▶ **WHAT TO PRODUCE**: Using the data that follows, return exactly the lines from the one that contains "make_eyelet_wraps()" through the one that contains "in imported if", ends included.
[start]
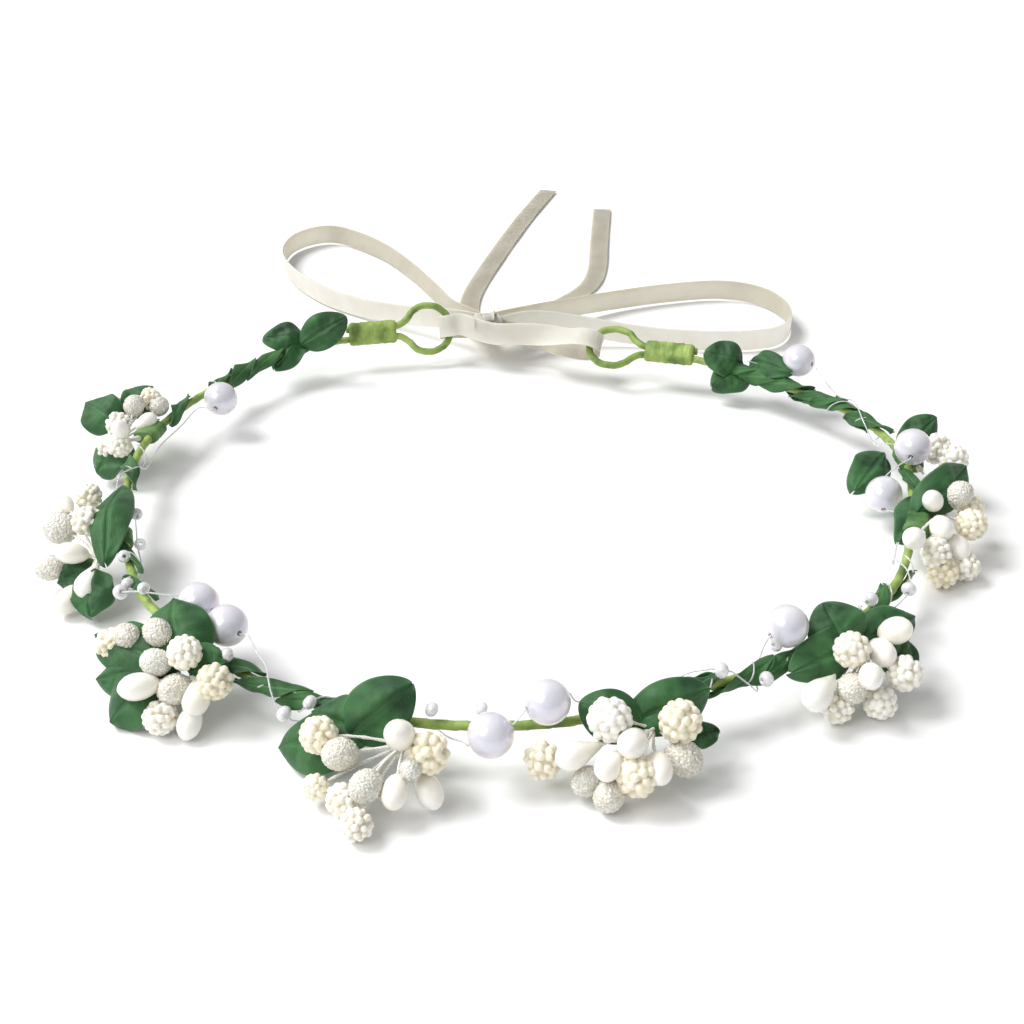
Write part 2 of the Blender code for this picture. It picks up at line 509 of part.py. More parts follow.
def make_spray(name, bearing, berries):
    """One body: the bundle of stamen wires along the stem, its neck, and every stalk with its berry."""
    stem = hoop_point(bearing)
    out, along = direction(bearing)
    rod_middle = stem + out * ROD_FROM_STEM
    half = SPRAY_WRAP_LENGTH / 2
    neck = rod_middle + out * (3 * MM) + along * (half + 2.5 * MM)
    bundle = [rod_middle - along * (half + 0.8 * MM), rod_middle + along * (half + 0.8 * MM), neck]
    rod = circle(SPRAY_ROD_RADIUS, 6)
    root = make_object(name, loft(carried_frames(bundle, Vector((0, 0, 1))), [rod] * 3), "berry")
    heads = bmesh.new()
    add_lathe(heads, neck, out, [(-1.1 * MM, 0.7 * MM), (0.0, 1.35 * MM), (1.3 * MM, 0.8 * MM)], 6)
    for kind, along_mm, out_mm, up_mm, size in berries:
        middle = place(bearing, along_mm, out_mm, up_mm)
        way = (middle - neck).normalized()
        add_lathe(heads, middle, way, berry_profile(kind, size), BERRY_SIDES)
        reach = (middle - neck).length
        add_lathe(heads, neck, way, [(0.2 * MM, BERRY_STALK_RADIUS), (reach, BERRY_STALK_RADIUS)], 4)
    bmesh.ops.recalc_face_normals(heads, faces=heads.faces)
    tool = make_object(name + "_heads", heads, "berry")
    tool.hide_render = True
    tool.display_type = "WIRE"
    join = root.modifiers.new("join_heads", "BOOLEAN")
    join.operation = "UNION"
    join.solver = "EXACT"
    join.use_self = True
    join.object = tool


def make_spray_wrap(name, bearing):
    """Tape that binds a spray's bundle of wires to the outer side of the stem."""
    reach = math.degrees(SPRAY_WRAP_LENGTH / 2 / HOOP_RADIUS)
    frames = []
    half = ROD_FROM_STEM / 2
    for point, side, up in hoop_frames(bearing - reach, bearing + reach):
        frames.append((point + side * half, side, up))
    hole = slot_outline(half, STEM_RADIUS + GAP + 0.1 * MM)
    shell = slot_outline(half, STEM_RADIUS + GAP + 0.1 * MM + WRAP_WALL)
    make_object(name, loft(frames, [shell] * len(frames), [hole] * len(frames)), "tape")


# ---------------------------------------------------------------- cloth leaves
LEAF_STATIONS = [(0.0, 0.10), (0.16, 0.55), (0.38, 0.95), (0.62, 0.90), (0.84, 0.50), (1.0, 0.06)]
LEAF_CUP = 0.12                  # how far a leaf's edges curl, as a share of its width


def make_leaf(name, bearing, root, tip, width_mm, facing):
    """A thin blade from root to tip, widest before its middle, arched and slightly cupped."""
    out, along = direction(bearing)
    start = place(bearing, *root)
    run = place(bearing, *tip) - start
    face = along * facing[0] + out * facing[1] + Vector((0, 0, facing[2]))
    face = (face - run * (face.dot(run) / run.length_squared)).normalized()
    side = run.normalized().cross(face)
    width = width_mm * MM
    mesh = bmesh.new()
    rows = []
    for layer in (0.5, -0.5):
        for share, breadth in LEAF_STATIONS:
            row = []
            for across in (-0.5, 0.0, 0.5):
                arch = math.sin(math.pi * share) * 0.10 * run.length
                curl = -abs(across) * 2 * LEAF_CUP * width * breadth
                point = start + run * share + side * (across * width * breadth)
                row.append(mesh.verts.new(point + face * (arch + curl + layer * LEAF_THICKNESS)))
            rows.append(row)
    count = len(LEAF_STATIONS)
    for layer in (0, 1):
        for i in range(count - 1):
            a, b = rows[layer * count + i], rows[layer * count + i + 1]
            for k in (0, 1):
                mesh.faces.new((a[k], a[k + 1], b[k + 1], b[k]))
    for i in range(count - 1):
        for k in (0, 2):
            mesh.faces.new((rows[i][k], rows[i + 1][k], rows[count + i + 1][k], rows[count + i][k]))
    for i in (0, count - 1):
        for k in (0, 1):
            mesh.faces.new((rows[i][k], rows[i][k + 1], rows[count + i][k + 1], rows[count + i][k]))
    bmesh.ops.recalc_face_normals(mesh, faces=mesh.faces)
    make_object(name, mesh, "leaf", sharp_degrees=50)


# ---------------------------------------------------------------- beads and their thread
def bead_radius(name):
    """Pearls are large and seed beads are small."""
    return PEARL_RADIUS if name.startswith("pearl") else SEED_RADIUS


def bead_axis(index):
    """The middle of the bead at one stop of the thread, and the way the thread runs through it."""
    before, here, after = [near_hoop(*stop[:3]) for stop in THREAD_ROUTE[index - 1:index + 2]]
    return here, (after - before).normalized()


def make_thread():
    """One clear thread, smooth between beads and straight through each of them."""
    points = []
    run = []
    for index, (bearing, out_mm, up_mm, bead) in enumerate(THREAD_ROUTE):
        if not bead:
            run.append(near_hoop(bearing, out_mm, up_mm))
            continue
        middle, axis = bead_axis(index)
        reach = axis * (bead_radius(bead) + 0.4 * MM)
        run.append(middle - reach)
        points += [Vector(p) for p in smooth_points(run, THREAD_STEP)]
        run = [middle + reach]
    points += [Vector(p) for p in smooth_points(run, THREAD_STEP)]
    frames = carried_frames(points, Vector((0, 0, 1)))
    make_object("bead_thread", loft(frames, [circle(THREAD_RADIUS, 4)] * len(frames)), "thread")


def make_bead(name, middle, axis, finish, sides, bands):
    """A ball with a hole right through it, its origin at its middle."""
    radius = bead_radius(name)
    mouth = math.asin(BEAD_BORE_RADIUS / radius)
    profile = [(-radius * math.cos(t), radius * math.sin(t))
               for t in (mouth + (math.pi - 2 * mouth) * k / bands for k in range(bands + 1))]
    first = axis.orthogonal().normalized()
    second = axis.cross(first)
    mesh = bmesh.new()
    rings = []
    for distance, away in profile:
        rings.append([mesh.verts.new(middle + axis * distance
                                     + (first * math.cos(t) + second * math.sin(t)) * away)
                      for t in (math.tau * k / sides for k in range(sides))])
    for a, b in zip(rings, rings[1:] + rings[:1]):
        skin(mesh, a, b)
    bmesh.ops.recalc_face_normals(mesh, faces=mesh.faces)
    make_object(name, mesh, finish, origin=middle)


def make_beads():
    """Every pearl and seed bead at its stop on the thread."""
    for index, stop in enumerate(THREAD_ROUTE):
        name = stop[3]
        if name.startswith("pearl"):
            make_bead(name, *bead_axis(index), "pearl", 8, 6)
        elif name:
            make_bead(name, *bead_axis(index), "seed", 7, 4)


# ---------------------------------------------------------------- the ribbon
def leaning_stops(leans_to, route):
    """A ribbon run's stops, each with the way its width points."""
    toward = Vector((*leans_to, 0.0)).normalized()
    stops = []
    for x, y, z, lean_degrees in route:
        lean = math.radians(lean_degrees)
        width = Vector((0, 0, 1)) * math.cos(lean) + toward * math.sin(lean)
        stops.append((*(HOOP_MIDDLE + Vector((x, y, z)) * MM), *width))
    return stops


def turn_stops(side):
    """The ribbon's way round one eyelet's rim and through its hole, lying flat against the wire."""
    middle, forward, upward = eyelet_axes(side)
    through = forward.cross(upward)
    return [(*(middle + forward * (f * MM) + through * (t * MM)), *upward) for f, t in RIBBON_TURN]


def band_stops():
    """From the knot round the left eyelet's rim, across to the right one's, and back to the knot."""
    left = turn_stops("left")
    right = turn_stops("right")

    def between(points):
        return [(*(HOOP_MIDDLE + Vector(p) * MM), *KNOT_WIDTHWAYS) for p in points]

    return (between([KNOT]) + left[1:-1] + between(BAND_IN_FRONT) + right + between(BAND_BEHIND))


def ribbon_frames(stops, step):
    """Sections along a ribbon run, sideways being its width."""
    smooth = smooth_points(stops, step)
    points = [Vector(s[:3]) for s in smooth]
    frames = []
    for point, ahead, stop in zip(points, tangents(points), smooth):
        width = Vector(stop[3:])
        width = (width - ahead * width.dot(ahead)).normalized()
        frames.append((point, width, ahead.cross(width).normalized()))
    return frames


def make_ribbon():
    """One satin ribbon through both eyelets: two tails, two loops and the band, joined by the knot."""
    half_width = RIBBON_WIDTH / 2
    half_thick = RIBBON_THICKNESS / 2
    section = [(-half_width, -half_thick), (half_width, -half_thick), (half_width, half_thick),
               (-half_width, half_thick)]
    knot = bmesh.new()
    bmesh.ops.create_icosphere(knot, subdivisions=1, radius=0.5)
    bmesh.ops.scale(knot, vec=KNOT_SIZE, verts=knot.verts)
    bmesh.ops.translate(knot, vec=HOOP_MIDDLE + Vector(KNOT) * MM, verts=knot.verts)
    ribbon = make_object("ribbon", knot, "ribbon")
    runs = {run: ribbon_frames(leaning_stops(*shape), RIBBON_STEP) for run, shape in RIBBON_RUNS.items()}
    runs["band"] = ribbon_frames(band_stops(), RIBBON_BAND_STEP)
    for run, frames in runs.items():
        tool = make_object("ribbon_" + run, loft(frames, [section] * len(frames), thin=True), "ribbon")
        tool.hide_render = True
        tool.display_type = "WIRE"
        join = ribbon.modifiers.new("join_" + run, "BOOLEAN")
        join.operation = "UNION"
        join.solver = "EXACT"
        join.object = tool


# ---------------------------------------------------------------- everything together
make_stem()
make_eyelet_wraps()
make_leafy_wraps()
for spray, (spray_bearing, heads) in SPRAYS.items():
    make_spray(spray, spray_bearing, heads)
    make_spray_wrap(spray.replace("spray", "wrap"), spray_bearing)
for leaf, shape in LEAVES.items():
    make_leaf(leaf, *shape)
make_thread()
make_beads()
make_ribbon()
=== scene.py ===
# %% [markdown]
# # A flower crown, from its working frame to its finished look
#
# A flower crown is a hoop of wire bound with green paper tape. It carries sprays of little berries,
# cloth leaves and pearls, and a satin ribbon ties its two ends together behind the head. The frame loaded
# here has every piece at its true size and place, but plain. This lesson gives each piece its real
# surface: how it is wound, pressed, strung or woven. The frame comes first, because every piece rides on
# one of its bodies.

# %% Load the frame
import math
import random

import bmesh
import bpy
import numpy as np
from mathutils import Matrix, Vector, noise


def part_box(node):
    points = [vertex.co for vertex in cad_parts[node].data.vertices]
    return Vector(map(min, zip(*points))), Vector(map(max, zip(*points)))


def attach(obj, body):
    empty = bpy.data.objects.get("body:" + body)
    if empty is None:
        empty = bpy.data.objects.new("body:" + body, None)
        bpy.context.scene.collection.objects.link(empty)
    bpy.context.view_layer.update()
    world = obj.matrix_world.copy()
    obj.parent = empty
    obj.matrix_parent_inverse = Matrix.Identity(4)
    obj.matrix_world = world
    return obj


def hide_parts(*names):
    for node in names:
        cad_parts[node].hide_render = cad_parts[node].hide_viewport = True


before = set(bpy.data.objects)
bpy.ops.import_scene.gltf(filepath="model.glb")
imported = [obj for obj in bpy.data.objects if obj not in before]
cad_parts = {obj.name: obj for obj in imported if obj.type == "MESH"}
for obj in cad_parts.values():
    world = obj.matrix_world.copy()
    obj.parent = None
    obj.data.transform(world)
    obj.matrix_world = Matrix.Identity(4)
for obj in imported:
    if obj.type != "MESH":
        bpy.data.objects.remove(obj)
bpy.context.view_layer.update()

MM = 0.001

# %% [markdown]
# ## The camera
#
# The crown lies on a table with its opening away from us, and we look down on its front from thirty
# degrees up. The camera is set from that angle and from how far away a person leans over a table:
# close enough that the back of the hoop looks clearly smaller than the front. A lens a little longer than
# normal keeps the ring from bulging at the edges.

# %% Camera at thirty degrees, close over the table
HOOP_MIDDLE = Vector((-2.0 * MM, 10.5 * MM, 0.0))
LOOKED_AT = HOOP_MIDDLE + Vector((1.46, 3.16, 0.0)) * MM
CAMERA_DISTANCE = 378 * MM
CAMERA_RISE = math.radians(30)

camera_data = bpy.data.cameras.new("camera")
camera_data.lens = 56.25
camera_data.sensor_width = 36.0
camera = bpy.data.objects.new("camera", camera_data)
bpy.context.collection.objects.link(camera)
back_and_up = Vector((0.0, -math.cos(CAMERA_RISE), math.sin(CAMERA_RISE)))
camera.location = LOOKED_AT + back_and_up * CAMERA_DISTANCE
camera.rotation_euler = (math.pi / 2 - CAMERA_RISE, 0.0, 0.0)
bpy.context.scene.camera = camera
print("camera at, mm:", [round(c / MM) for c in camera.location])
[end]
▶ **RESPONSE**:
make_eyelet_wraps()
make_leafy_wraps()
for spray, (spray_bearing, heads) in SPRAYS.items():
    make_spray(spray, spray_bearing, heads)
    make_spray_wrap(spray.replace("spray", "wrap"), spray_bearing)
for leaf, shape in LEAVES.items():
    make_leaf(leaf, *shape)
make_thread()
make_beads()
make_ribbon()
=== scene.py ===
# %% [markdown]
# # A flower crown, from its working frame to its finished look
#
# A flower crown is a hoop of wire bound with green paper tape. It carries sprays of little berries,
# cloth leaves and pearls, and a satin ribbon ties its two ends together behind the head. The frame loaded
# here has every piece at its true size and place, but plain. This lesson gives each piece its real
# surface: how it is wound, pressed, strung or woven. The frame comes first, because every piece rides on
# one of its bodies.

# %% Load the frame
import math
import random

import bmesh
import bpy
import numpy as np
from mathutils import Matrix, Vector, noise


def part_box(node):
    points = [vertex.co for vertex in cad_parts[node].data.vertices]
    return Vector(map(min, zip(*points))), Vector(map(max, zip(*points)))


def attach(obj, body):
    empty = bpy.data.objects.get("body:" + body)
    if empty is None:
        empty = bpy.data.objects.new("body:" + body, None)
        bpy.context.scene.collection.objects.link(empty)
    bpy.context.view_layer.update()
    world = obj.matrix_world.copy()
    obj.parent = empty
    obj.matrix_parent_inverse = Matrix.Identity(4)
    obj.matrix_world = world
    return obj


def hide_parts(*names):
    for node in names:
        cad_parts[node].hide_render = cad_parts[node].hide_viewport = True


before = set(bpy.data.objects)
bpy.ops.import_scene.gltf(filepath="model.glb")
imported = [obj for obj in bpy.data.objects if obj not in before]
cad_parts = {obj.name: obj for obj in imported if obj.type == "MESH"}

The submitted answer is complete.